The Eternal Conductor by Debbie Garneau Griffin
The Eternal Conductor (Write Your Way, 2020)
by Debbie Garneau Griffin
In 1850, 12-year-old fugitive slave Samuel Prescott, along with his mother, sister and nephew, seek shelter from a midnight storm at a farm in Vermont. Emma and Gabe Hopper, conductors at the waystation, hide the fugitives and provide them shelter. Several days later, Gabe and his son, Luke, embark upon the next dangerous stage to transport the Prescotts to freedom. The devastating aftermath of that ill-fated journey will impact families all the way to the present day. In 1999, DeeDee Williams is faced with the daunting task of moving her elderly mother to a nursing home from their century-old Fair Haven farmstead. While cleaning out the property, DeeDee discovers it had once been a stop along the Underground Railroad. A twist of fate brings her face-to-face with a living reminder of those long-ago tragic events.
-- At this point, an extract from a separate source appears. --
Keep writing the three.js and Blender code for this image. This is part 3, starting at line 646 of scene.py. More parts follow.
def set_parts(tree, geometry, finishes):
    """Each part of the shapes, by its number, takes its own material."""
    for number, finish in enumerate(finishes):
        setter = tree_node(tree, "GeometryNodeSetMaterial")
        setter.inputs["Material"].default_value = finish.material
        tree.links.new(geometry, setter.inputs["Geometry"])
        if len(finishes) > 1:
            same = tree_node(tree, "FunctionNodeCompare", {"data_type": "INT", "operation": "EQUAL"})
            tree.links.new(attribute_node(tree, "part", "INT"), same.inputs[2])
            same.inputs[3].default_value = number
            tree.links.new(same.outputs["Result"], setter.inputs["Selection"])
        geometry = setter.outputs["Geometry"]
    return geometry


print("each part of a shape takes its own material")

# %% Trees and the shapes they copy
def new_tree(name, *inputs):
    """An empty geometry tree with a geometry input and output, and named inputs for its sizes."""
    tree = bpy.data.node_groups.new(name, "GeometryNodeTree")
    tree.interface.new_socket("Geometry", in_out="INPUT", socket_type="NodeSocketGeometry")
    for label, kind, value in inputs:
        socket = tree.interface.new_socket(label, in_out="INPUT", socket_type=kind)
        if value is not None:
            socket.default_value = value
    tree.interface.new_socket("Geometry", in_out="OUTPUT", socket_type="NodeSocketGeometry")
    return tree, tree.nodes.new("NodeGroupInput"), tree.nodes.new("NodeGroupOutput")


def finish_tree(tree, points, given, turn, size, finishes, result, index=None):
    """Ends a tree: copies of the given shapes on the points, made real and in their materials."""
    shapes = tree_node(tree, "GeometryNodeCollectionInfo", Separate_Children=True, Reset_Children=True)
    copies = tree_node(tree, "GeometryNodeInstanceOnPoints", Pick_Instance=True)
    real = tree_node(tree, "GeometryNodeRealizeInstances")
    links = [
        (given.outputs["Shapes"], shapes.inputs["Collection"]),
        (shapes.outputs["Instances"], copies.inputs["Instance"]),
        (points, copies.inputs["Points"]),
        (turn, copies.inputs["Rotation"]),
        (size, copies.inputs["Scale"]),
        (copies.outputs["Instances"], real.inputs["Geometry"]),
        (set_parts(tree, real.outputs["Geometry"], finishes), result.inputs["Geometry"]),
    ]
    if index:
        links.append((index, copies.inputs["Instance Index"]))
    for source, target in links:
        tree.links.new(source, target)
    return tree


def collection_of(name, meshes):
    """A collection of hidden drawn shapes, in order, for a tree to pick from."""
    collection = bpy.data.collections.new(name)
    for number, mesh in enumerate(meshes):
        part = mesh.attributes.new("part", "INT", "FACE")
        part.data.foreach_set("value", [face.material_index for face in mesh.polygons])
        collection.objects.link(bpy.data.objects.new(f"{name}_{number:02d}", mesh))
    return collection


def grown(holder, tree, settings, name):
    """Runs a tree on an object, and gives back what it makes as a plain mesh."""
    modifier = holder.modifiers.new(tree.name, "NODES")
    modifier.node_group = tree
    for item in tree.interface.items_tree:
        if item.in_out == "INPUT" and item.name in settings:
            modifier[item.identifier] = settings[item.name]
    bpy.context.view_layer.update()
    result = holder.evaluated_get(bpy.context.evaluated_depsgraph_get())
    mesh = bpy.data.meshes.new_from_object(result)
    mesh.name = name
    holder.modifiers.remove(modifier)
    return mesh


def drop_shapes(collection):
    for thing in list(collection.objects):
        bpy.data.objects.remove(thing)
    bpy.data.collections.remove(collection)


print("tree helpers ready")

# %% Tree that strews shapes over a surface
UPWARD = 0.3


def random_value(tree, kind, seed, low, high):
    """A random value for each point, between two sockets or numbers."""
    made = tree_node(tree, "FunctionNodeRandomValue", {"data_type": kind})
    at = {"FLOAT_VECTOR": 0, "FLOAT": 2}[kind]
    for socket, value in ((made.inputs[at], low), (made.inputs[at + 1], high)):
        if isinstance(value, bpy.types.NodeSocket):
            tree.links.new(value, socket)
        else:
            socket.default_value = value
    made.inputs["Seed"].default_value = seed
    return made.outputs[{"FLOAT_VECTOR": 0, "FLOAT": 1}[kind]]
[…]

Courting Greta by Ramsey Hootman
Courting Greta (Gallery Books, 2013)
by Ramsey Hootman
Samuel Cooke knows most women wouldn’t give him a second glance even if he were the last man on earth. He’s the nerdy, disabled computer genius every female past puberty feels compelled to mother. When he leaves his lucrative career to teach programming to high schoolers in Healdsburg, a town in the Napa Valley, romance isn’t on his radar. Perhaps that’s why Greta Cassamajor, a sarcastic gym coach with zero sense of humor, catches him off guard. But a single act of kindness on her part makes him realize she’s interesting. She accepts his invitation to dinner, and Samuel is determined to do whatever it takes to keep her as long as he can. Should he be vulnerable enough to admit why he ditched his programming career for teaching? That would require honesty. And if there’s one thing Samuel can’t live without, it’s the lies he tells himself.